Many real-world datasets encounter the issue of label noise (LN), which significantly degrades the learning performances of classification models. While ensemble learning (EL) has been widely employed to tackle this problem, the Dynamic Selection (DS) of classifiers, as a promising EL branch, is particularly sensitive to LN. To address this issue, a meta-learning-based sample discrimination (MSD) framework is proposed in this paper. Initially, this paper analyzes how LN affects the performance of DS methods through a visual example. Subsequently, under the premise that DS methods are only applicable to samples whose neighborhood is minimally affected or unaffected by LN, a meta-learning dataset is generated in the framework, where the meta-features and meta-labels are derived from the characteristics and the real class distribution of local regions of the samples, respectively.
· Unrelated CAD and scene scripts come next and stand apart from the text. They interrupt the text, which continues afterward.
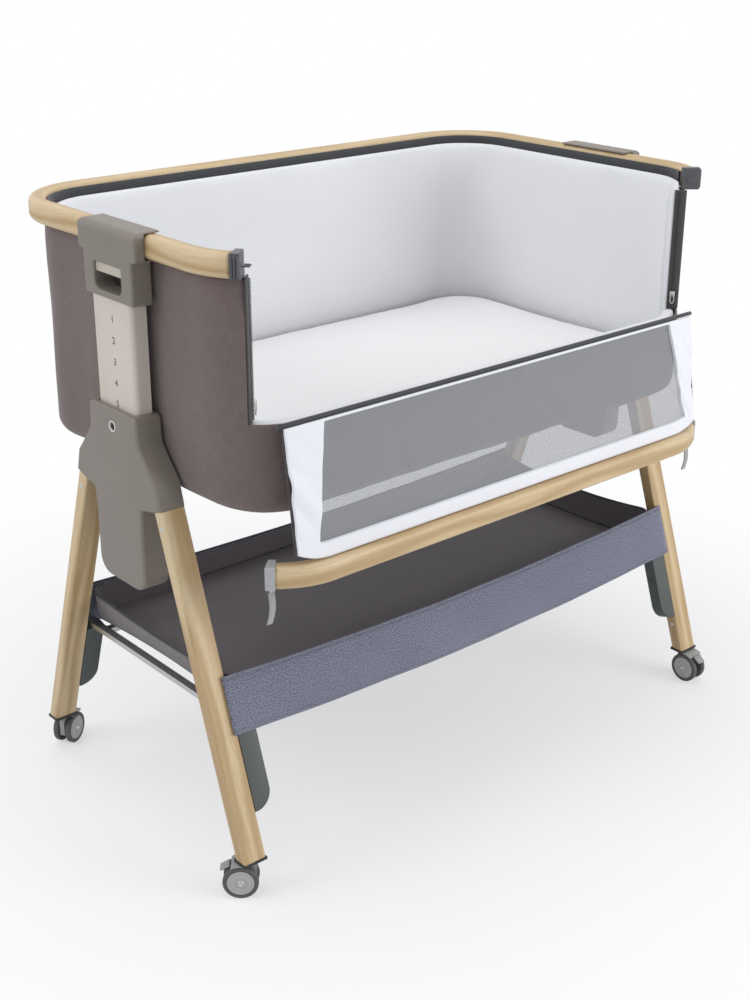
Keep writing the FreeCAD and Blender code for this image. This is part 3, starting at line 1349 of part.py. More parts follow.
def make_casters():
    radius, trail, gap = S.wheel_radius, S.wheel_trail, S.hood_gap
    half_gap, half = S.wheel_spread / 2, S.fork_thick / 2
    top, width = S.fork_top, S.wheel_thick + half_gap
    for side in (LEFT, RIGHT):
        for end in (FRONT, BACK):
            name = f"{END_NAMES[end]}_{SIDE_NAMES[side]}_caster"
            hood = drum(name + "_hood", S.hood_radius, width * 2, -width, trail, radius)
            hollow = drum(name + "_hood_inner", radius + gap, width * 2 + 2, -(width + 1), trail, radius)
            hood_end = trail + S.pedal_start - S.pedal_room
            top_half = box(name + "_top_half", (-width, width), (S.swivel_radius - 2, hood_end),
                           (radius * 3 / 2, S.caster_top))
            arch = shared(name + "_arch", less(name + "_shell", hood, hollow), top_half)
            web_top = radius + S.hood_radius - S.hood_thick / 2
            web = box(name + "_web", (-half, half), (-S.swivel_radius, trail + S.axle_radius * 2),
                      (radius - S.axle_radius * 2, web_top))
            disc = rod(name + "_swivel", S.swivel_radius, S.swivel_height + 1, 0, 0, top - 1)
            axle_hole = rod(name + "_axle_hole", S.axle_radius + S.axle_play, S.fork_thick + 2,
                            -(half + 1), trail, radius, "x")
            fork = less(name + "_fork_cut", joined(name + "_fork_all", arch, web, disc), axle_hole)
            node(name + "_fork", on_caster(name + "_fork_place", fork, side, end))
            wheels = [drum(f"{name}_wheel_{index}", radius, S.wheel_thick, start, trail, radius)
                      for index, start in enumerate((half_gap, -width))]
            axle = rod(name + "_axle", S.axle_radius, S.wheel_spread + 2, -(half_gap + 1), trail, radius, "x")
            pair = joined(name + "_wheel_pair", axle, *wheels)
            node(name + "_wheels", on_caster(name + "_wheels_place", pair, side, end))
            plate = box(name + "_pedal_plate", (-S.pedal_width / 2, S.pedal_width / 2), (0, S.pedal_length),
                        (-S.pedal_thick, 0))
            sloped = doc.addObject("Part::Compound", name + "_pedal_slope")
            sloped.Links = [plate]
            place(sloped, 0, trail + S.pedal_start, radius * 2 + S.pedal_rise, (-1, 0, 0), S.pedal_slope)
            node(name + "_pedal", on_caster(name + "_pedal_place", sloped, side, end))


make_rail()
make_rail_ends()
make_front_rail()
make_front_ends()
make_latches()
make_panel()
make_cot()
make_brackets()
make_tubes()
make_levers()
make_legs()
make_casings()
make_rivets()
make_sockets()
make_shelf()
make_casters()

doc.recompute()
for obj in doc.Objects:
    if "Invalid" in obj.State or "Error" in obj.State:
        raise RuntimeError(f"{obj.Label} failed: {obj.State}")
for obj in nodes:
    shape = obj.Shape
    if shape.isNull() or not shape.isValid() or not shape.Solids:
        raise RuntimeError(f"{obj.Label} has no valid solid")
for obj in nodes:
    obj.Shape.exportStep(f"parts/{obj.Label}.step")
print(len(nodes), "nodes")
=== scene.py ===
import json
import math
import bmesh
import bpy
from mathutils import Matrix, Vector, noise


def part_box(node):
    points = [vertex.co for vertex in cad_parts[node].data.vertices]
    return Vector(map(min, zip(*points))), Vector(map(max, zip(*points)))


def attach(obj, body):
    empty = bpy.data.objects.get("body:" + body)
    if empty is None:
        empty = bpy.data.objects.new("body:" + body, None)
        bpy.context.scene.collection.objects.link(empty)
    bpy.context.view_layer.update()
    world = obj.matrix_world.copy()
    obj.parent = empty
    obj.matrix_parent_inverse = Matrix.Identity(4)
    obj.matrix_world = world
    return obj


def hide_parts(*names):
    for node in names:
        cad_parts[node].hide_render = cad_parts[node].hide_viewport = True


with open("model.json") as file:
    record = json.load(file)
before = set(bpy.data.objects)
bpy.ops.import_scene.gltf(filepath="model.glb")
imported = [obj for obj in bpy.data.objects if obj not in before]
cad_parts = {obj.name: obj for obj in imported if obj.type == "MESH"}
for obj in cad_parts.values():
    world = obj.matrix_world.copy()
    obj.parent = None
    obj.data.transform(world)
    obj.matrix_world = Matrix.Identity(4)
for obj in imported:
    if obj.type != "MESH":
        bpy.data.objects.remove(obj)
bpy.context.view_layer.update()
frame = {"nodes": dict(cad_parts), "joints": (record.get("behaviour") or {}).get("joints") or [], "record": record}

LEFT, RIGHT = -1, 1
SIDES = {LEFT: "left", RIGHT: "right"}
FRONT_END, BACK_END = -1, 1
ENDS = {FRONT_END: "front", BACK_END: "back"}

# The rail round the cot: its box, its front face when closed, its bends' outer radius and the angle in
# degrees at which its two front corners are cut. All lengths are in metres.
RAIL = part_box("top_rail")
HALF, BACK, RAIL_LOW, RAIL_TOP = RAIL[1][0], RAIL[1][1], RAIL[0][2], RAIL[1][2]
FRONT, CORNER, SPLIT = -0.275, 0.120, 42
RAIL_WIDE, RAIL_ROUND = 0.025, 0.009
BEND = CORNER - RAIL_WIDE / 2
CX, CF, CB = HALF - CORNER, FRONT + CORNER, BACK - CORNER

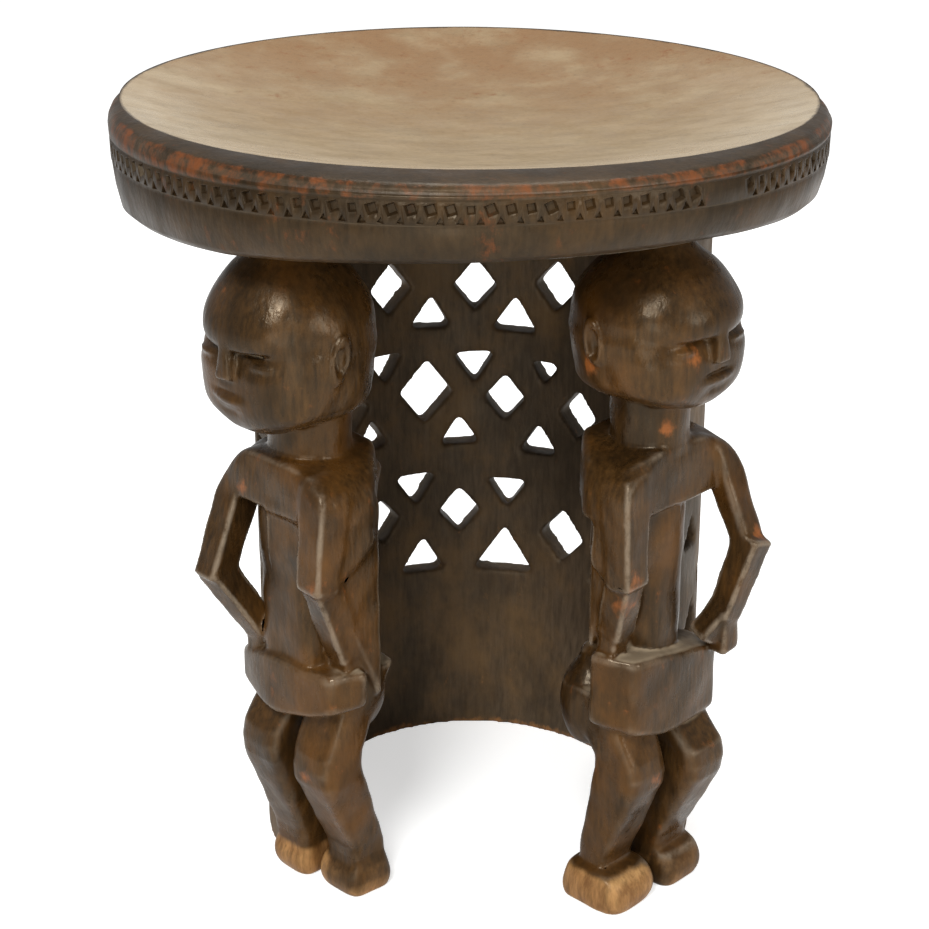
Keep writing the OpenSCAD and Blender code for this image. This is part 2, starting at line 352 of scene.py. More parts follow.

With this dataset, a meta-learner is constructed to determine the feasibility of using DS methods directly to classify a given sample in the presence of LN. For samples that DS methods cannot handle, a novel DS process based on the Genetic Algorithm is designed to mitigate the negative impact of LN. The effectiveness of the MSD framework is validated through extensive experiments conducted on thirty real datasets. These experiments demonstrate the capability of the MSD framework to improve the performances of DS methods across different levels of LN. Furthermore, the efficacy of the proposed MSD framework in handling LN is also highlighted by comparing it with a state-of-the-art method and four mainstream EL methods.